How US and UK regulators are targeting greenwashing

A green taxonomy in the UK

Emphasis on ESG is growing in the UK too. In June, the UK government appointed a Green Technical Advisory Group (GTAG) to advise the government in establishing a green taxonomy to stamp out greenwashing. The taxonomy aims to answer the question 'what does green mean?' with clear, data-driven criteria to better inform investors, businesses and consumers in their ESG-related decisions.

ESG enthusiasts should pay close attention to the output of the GTAG, which first met in June and will provide initial recommendations to the UK government in September.

Establishing the GTAG is one step in a series taken by the UK government in recent years post-Brexit to launch its own ESG framework. In November 2020, a cross-Whitehall and regulator task force published an interim report and roadmap that outlines a strategy towards “mandatory TCFD-aligned disclosures across the UK by 2025” – a target adopted by G7 members.

In December 2020, the Financial Conduct Authority introduced an ESG disclosure rule for commercial companies with a UK premium listing and, as of June 2021, proposes to extend the rule to include issuers of standard equity shares and others such as asset managers, insurers and pension providers.
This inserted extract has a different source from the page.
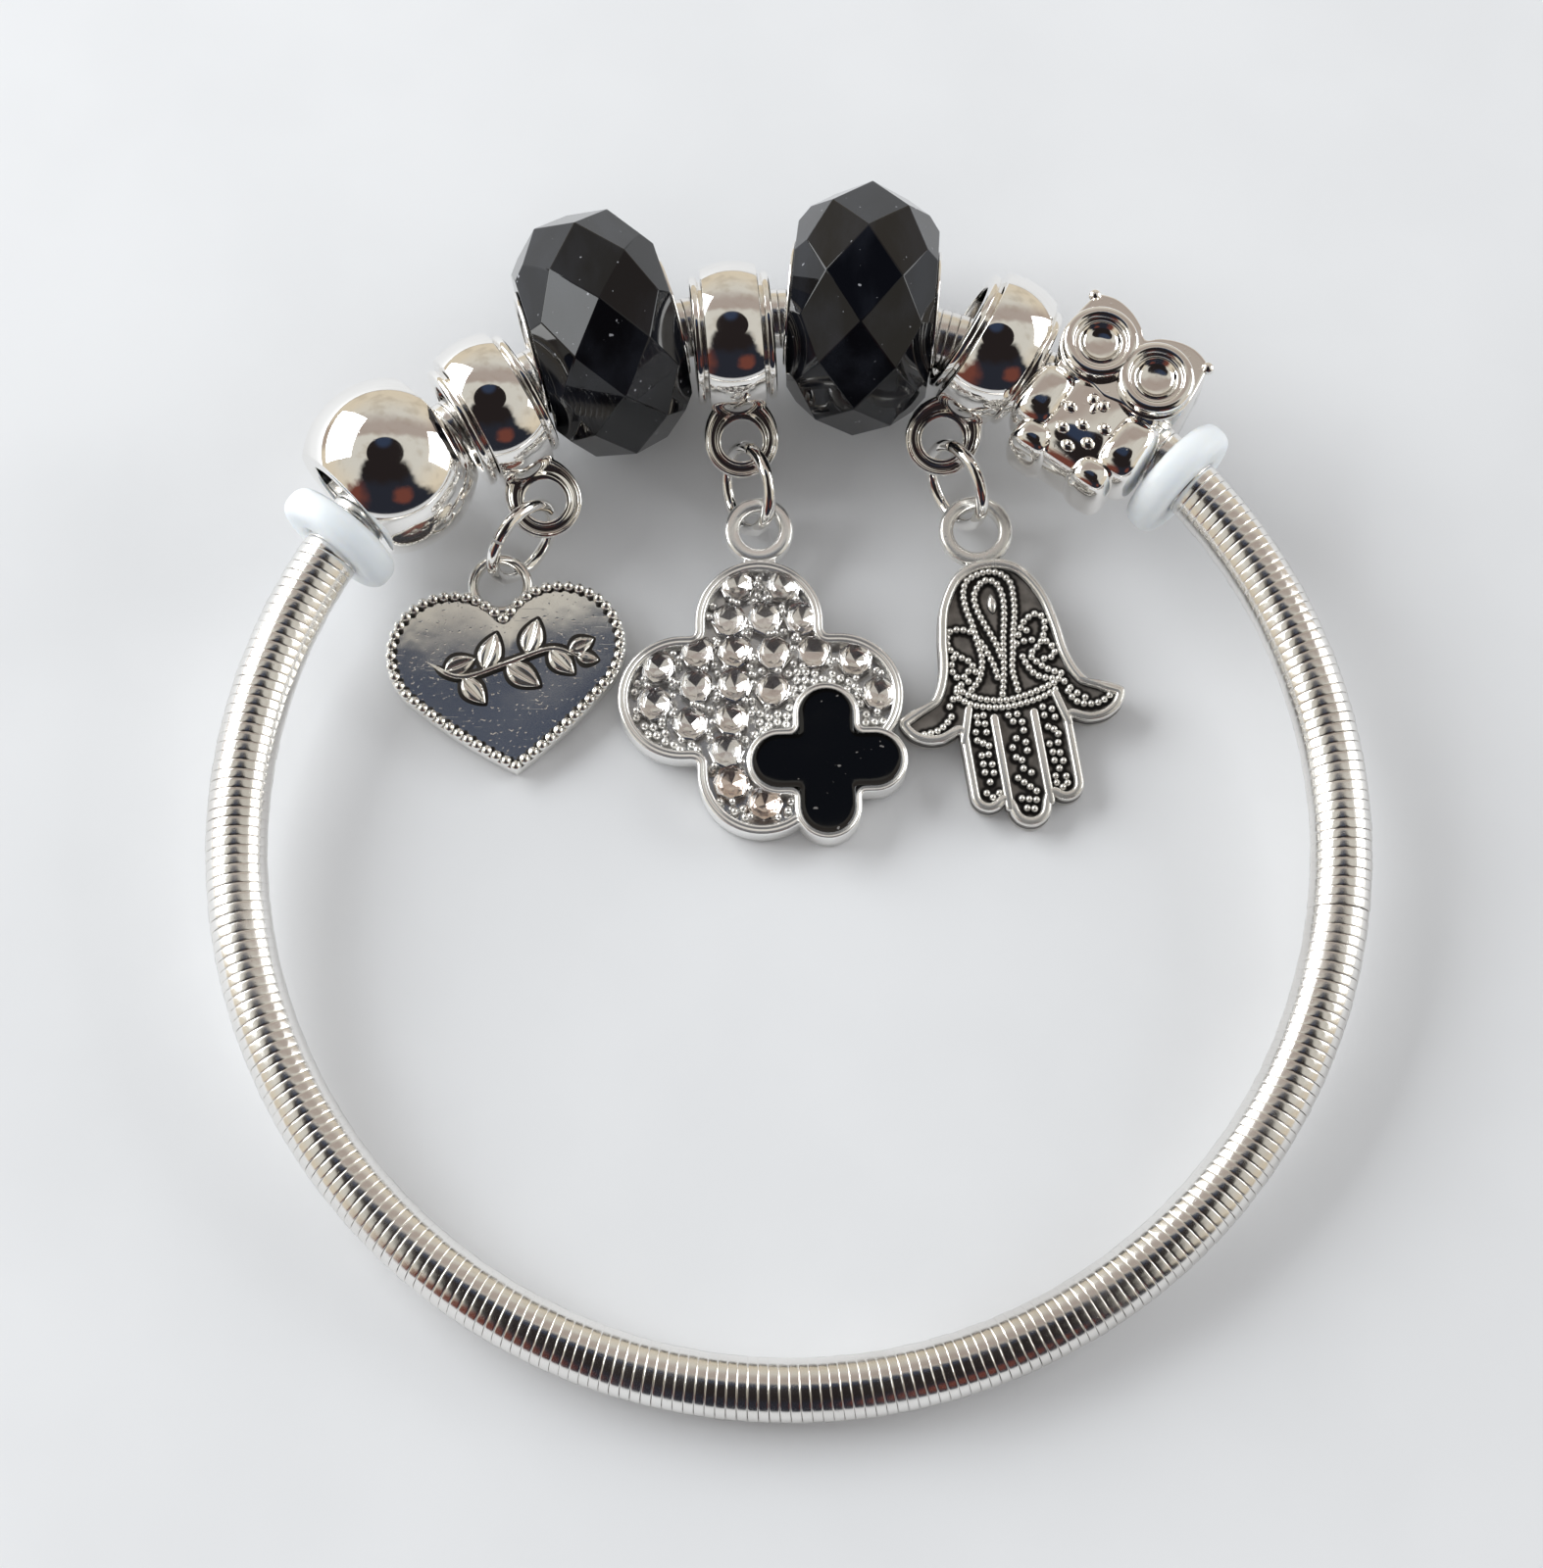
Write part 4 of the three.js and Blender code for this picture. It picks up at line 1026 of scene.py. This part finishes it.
hand_axis, hand_rim, hand_field = 0.2, 0.62, 0.22
grain_size, grain_step, grain_clear = 0.215, 0.35, 0.28
hand_middle = (hand_axis, -8.3)
hand_strands = [  # the lines of scrollwork on the palm, each a row of grains
    [(-1.9, -9.4), (-1.4, -8.9), (-1.1, -8.2), (-1, -7.5), (-1.1, -6.6), (-1.2, -5.6),
     (-1.4, -4.6), (-1.4, -3.7), (-1.1, -3), (-0.5, -2.7), (0.3, -2.6), (1, -2.9), (1.4, -3.5),
     (1.4, -4.4), (1.3, -5.3), (1, -6.5), (0.8, -7.6), (0.6, -8.6), (0.7, -9.8)],
    [(0.1, -7.7), (-0.1, -6.8), (-0.5, -5.7), (-0.8, -4.7), (-0.8, -3.9), (-0.4, -3.3),
     (0.1, -3.1), (0.6, -3.4), (0.8, -4.2), (0.7, -5.3), (0.4, -6.7), (0.2, -8), (0, -9.1),
     (-0.2, -9.9)],
    [(-1.1, -6.4), (-0.8, -6.9), (-0.6, -7.5), (-0.4, -8.2), (-0.3, -8.9)],
    [(1.5, -6.2), (1.8, -5.8), (2.4, -5.5), (2.8, -5.7), (2.9, -6.2), (2.7, -6.8), (2.4, -7.3),
     (1.9, -7.7)],
    [(1.3, -7.9), (1.5, -8.5), (1.9, -9.1), (2.6, -9.4), (3.1, -9.5)],
    [(1.8, -8), (2.2, -8.5), (2.7, -8.9), (3.3, -9.2)],
    [(2.8, -7.2), (3.1, -7.6), (3.1, -8.1), (2.5, -8.2)],
    [(-2.7, -9.2), (-2.1, -9.7), (-1.2, -10.1), (-0.1, -10.3), (0.9, -10.2), (1.8, -10),
     (2.8, -9.7)],
    [(-2.7, -9.8), (-2, -10.3), (-1, -10.6), (0, -10.7), (1.1, -10.6), (2.1, -10.4), (2.8, -10.1)],
    [(-1.4, -6), (-1.9, -5.8), (-2.5, -5.8), (-2.8, -6.3), (-2.7, -6.9), (-2.2, -7.4),
     (-1.7, -7.8), (-1.5, -8.4)],
    [(-2.6, -7.4), (-2.8, -7.9), (-2.7, -8.5), (-2.2, -8.6), (-1.9, -8.3)],
    [(-3.3, -10.2), (-2.9, -9.6), (-2.4, -9), (-2, -8.9)],
    [(1.1, -7.1), (1.6, -7), (2, -7)],
    [(1.3, -6.6), (1.8, -6.4)],
    [(-3.3, -10.8), (-3.7, -11.2), (-4.2, -11.5), (-5, -11.6)],
    [(3.4, -9.7), (3.8, -10.3), (4.4, -10.8)],
    [(3.5, -10.3), (3.8, -10.9), (4.4, -11.2), (5.2, -11.2), (5.8, -10.9)]]
finger_grains = [  # the loose grains down the three fingers
    (-1.9, -11), (-1.5, -11), (-1.9, -11.4), (-1.5, -11.5), (-2.1, -11.9), (-1.5, -12),
    (-2.1, -12.4), (-1.8, -12.6), (-1.5, -12.8), (-2, -13.3), (-1.6, -13.3), (-2, -13.8),
    (-1.5, -13.9), (-2, -14.3), (-1.5, -14.4), (-1.8, -14.9), (-2.1, -15.5), (-1.8, -15.8),
    (-1.4, -15.6), (-0.1, -11.2), (0.4, -11.2), (0.1, -11.6), (0.6, -11.7), (0.6, -12.2),
    (0.1, -12.6), (0.6, -12.9), (-0.2, -13.1), (0.6, -13.4), (-0.1, -13.7), (0.2, -13.9),
    (0.2, -14.4), (0.6, -14.7), (-0.2, -14.9), (0.1, -15.2), (0.4, -15.5), (0.7, -15.8),
    (-0.2, -16.1), (0.2, -16.2), (0.6, -16.3), (0, -16.7), (0.4, -16.8), (1.9, -11), (2.4, -11.2),
    (1.9, -11.5), (2.5, -11.7), (2, -12.2), (2.3, -12.4), (2.5, -12.7), (1.9, -13.2),
    (2.4, -13.2), (2, -13.7), (2.4, -13.8), (2, -14.2), (2.5, -14.3), (2.2, -14.7), (1.9, -15.1),
    (2.5, -15.2), (1.9, -15.5), (2.2, -15.8), (2.5, -15.6)]


def hand_outline():
    """An arched palm, two thumbs that curl outwards, and three round-ended fingers."""
    palm = smooth_line([(-1.8, -2.4), (0, -1.84), (1.8, -2.4), (3, -4.1), (3.5, -6.1), (3.75, -8),
                        (4.3, -9.4), (5.15, -10.15), (6.0, -10.3), (6.45, -10.55)], 240)
    palm = palm[palm[:, 0] >= 0]
    thumb = smooth_line([(6.0, -10.3), (6.45, -10.55), (6.45, -11.05), (6.0, -11.75),
                         (5.2, -12.2), (4.3, -12.3), (3.65, -12.1), (3.25, -11.9)], 90)[12:]
    outer = np.linspace(0, -0.78 * pi, 40)
    finger = np.stack([2.2 + 1.05 * np.cos(outer), -15.6 + 1.05 * np.sin(outer)], -1)
    bottom = np.linspace(-0.06, -pi / 2, 30)
    tip = np.stack([1.22 * np.cos(bottom), -16.6 + 1.22 * np.sin(bottom)], -1)
    right = np.vstack([palm, thumb[1:], finger, tip])
    return evenly(np.vstack([right, right[-2:0:-1] * (-1, 1)]), 560) + (hand_axis, 0)


def rounded_bar(start, end, width, low, high):
    """A bar with round ends that stands up from the ground: a long narrow outline with its
    upper edge rounded over."""
    start, end = np.asarray(start, float), np.asarray(end, float)
    length = np.linalg.norm(end - start)
    way = (end - start) / length
    cross = np.array([-way[1], way[0]])
    turn = np.linspace(-pi / 2, pi / 2, 10)[:, None]
    cap = np.sin(turn) * cross + np.cos(turn) * way
    back = -np.cos(turn[::-1]) * way + np.sin(turn[::-1]) * cross
    outline = np.vstack([end + cap * width / 2, start + back * width / 2])
    middle = start + np.clip((outline - start) @ way, 0, length)[:, None] * way
    bend, round_over = np.linspace(0, pi / 2, 5), width * 0.3
    shrink = 1 - (1 - np.cos(bend))[:, None, None] * 0.55
    flat = np.concatenate([outline[None], middle + (outline - middle) * shrink])
    height = np.concatenate([[low], high - round_over + round_over * np.sin(bend)])
    return skin(raised(flat, height[:, None]))


def rubbed_silver():
    """Blackened silver rubbed bright on its high places. The relief attribute says how high
    a point is in the casting; grime and rubbing waver along the edge between the two."""
    finish, tree = new_finish("rubbed_silver", Metallic=0.75)
    high = add_node(tree, "Attribute", attribute_name="relief").outputs["Fac"]
    wander = graded(tree, grained(tree, 1500.0, 3.0), 0.2, 0.8, -0.07, 0.07)
    rubbed = graded(tree, worked_out(tree, "ADD", high, wander), 0.3, 0.47)
    marks = handled(tree, 6500.0, 1.0)
    bright = blended(tree, marks["Dull"], (0.87, 0.855, 0.82), (0.7, 0.68, 0.64))
    open_ground = worked_out(tree, "MULTIPLY", graded(tree, high, 0.0, 0.12),
                             graded(tree, high, 0.2, 0.32, 1.0, 0.0))
    grime = graded(tree, grained(tree, 900.0, 3.0), 0.3, 0.7, 0.5, 1.0)
    open_ground = worked_out(tree, "MULTIPLY", open_ground, grime)
    ground = blended(tree, open_ground, (0.022, 0.02, 0.019), (0.3, 0.28, 0.26))
    outside = blended(tree, graded(tree, high, -0.3, -0.1), (0.62, 0.6, 0.57), ground)
    smear = graded(tree, marks["Smear"], 0.0, 1.4, 0.2, 0.36)
    rough = add_node(tree, "Mix", {0: rubbed, 2: 0.42, 3: smear}, data_type="FLOAT").outputs[0]
    return fitted(finish, blended(tree, rubbed, outside, bright), rough, marks["Height"], 0.004)


hand_plate = carried(hand_outline(), hand_middle, charm_back + [
    (0, 0.45), (0.03, 0.56), (0.1, 0.65), (0.18, 0.69), (0.38, 0.7), (0.46, 0.67), (0.52, 0.58),
    (0.56, 0.45), (hand_rim - 0.03, hand_field + 0.05), (hand_rim, hand_field)], 60)
spots = []
for strand in hand_strands:
    length = np.linalg.norm(np.diff(strand, axis=0), axis=1).sum()
    spots.append(smooth_line(strand, max(2, round(length / grain_step))))
spots = np.vstack(spots + [np.array(finger_grains)])
shells = [hand_plate, grains(spots, height=0.36, size=grain_size, sides=10, arcs=6, flatten=1.1)]
for start, end, width in (((hand_axis - 1.14, -11.3), (hand_axis - 1.16, -16.5), 0.5),
                          ((hand_axis + 1.14, -11.3), (hand_axis + 1.16, -16.5), 0.5),
                          ((-2.3, -10.6), (-2.85, -12.4), 0.46),
                          ((2.75, -10.4), (3.2, -12.2), 0.46)):
    shells.append(rounded_bar(start, end, width, low=0, high=0.7))
shells.append(leaf((0.1, -5.1), (0.15, -3.9), width=0.6, base=0.25, rise=0.3))
shells += hanging_ring(outer=2.13, hole=1.3, thick=0.9, neck_end=2.3)

# A point's own height is its relief. The ground sinks into black beside the grains, the
# grains are rubbed brighter than their height, and the ring and its neck are bright all over.
relief = [points[:, 2].copy() for points, _ in shells]
ground = (relief[0] < hand_field + 0.01) & (relief[0] > 0)
off_grains = np.linalg.norm(hand_plate[0][ground, None, :2] - spots, axis=-1).min(1)
relief[0][ground] = hand_field - 0.25 + 0.2 * np.clip((off_grains - grain_clear) / 0.3, 0, 1)
relief[1] += 0.12
relief[-2] += 1
relief[-1] += 1
make_piece("hamsa", hung("hamsa", shells), rubbed_silver(), "hamsa_charm",
           relief=relief)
The ESG disclosure rule states that in-scope firms must now disclose, on a comply-or-explain basis, aligned with the TCFA’s recommendations and must consider ESG-related risks and opportunities in their disclosures. This rule will overlap and interact with the EU’s Sustainable Finance Disclosure Regulation.

The FCA indicated that compliance basis for this rule may become more robust, requiring more detailed expectations – particularly regarding quantitative disclosures (for example, metrics, targets and scenarios) – to supplement the existing principles-based approach.

It is evident that ESG-related regulatory action and enforcement in the UK is far from its full potential in identifying cases of greenwashing that ultimately lead to enforcement action. The FCA is one to watch, particularly as it gathers public feedback on the proposals to make its disclosure rule more broadly applicable.

Not for the first time, the US has moved ahead to root out misconduct in ESG metrics reporting with a view to enforcement, possibly accompanied by new legislative mandates, while the UK and the EU spend time defining the problem.

However, because of the scale of the issue, it will not be long before stricter regulation becomes a global trend. Whatever the regulators do, there is a bigger problem to keep the C-suite up at night: consumers, investors and wider stakeholders stand ready to take action on climate-related issues that could bring even the biggest companies to their knees should they stray from their sustainability commitments. The public’s demand and political pressure for enforcement in this area will only grow. 

To avoid regulatory and legal actions, capital flight or stakeholder backlash, companies must rise to the challenge of producing comprehensive ESG data and aligning disclosures with required standards in their jurisdictions. Systems and controls for reporting financial data are second nature in most companies, and modern accounting principles have been established over many decades.